- Born: Jacqueline Yvonne Meta van Maarsen 30 January 1929 Amsterdam, Netherlands
- Died: 13 February 2025 (aged 96) Amsterdam, Netherlands
- Occupation: Bookbinder, author

= Jacqueline van Maarsen =

Dutch author and bookbinder (1929–2025)

Jacqueline Yvonne Meta van Maarsen (/nl/; 30 January 1929 – 13 February 2025) was a Dutch author and bookbinder. She was best known for her friendship with diarist Anne Frank. Her Christian mother was able to remove the J (Jew) signs from the family's identity cards (van Maarsen's father was Jewish) during the Second World War, thereby helping the van Maarsens escape the Nazis.

==Early life==

Van Maarsen was born in Amsterdam to a Dutch-Jewish father, Samuel "Hijman" van Maarsen (1884–1952), and a French Christian mother, Eulalie Julienne Alice "Eline" van Maarsen (née Verlhac) (1891–1992). Van Maarsen has a sister, Christiane. Van Maarsen studied in a regular school in Amsterdam until 1940, when Germany invaded the Netherlands. Then she had to move to a Jewish lyceum. In the Jewish school, she befriended many girls, including Anne Frank, Nanette Blitz, Sanne Ledermann and Hanneli Goslar. Van Maarsen was the secretary of the ping-pong club started by her friends, Little Dipper Minus Two.

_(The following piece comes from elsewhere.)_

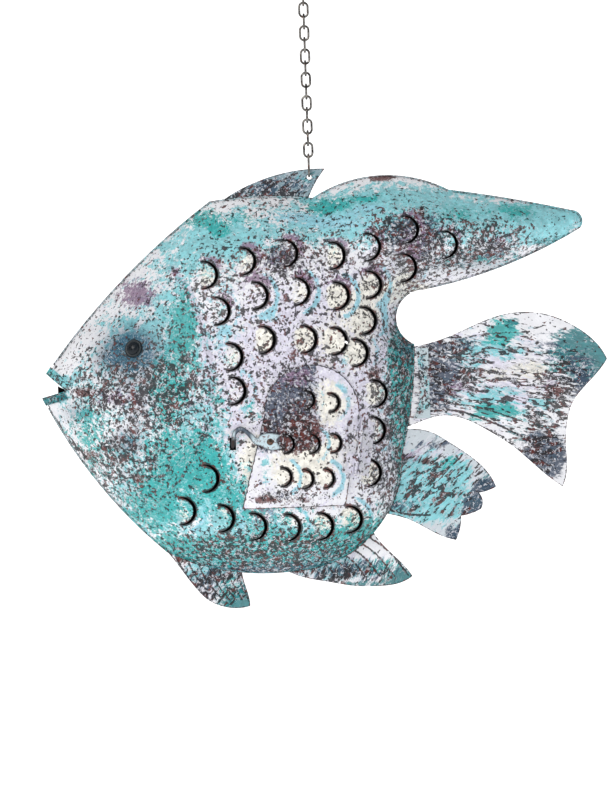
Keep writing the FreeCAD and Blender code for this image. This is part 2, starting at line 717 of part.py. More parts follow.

Anne Frank and Van Maarsen became best friends, and they often visited each other's houses and did their homework together. Van Maarsen sincerely liked Anne, but found her at times too demanding in her friendship. In July 1942, Anne's family went into hiding, but Van Maarsen did not know about this.

Anne, in her diary later, was remorseful for her own attitude toward Van Maarsen, regarding with better understanding Van Maarsen's desire to have other close girlfriends as well – "I just want to apologize and explain things", Anne wrote. After two and a half months in hiding, Anne composed a farewell letter to Van Maarsen in her diary, vowing her lifelong friendship. Van Maarsen read this passage much later, after the publication of the diary.

Meanwhile, the occupying German Nazi forces were arresting Jews throughout the country. Van Maarsen, who was half-Jewish by Nazi standards, felt the threat of arrest. Because she was Christian, Van Maarsen's mother was able to remove the "J" (Jew) signs from the family's ID cards. This act helped the Van Maarsens to escape from the Nazis, and it allowed Van Maarsen to transfer out of the Jewish school and back into general education.

Most of her father's side of the family perished during the war. Many were in Nazi concentration camps including Auschwitz and Sobibor.

==After the Second World War==
After the war, Van Maarsen came to know Anne had not survived. Otto Frank, Anne's father, got in touch with Van Maarsen, and she was one of the first people to whom Otto Frank showed Anne's diary. In 1947, The Diary of a Young Girl was published.

Van Maarsen became an award-winning bookbinder. She married her childhood friend, Ruud Sanders, in 1954. They had three children. She wrote five books on her friendship with Anne Frank.

==Later life and death==
Van Maarsen still lived in Amsterdam and had seven grandchildren.

She began giving speeches about Anne Frank in different schools in Germany and the United States. Additionally, she appeared in the 28 November 2008, documentary Classmates of Anne Frank.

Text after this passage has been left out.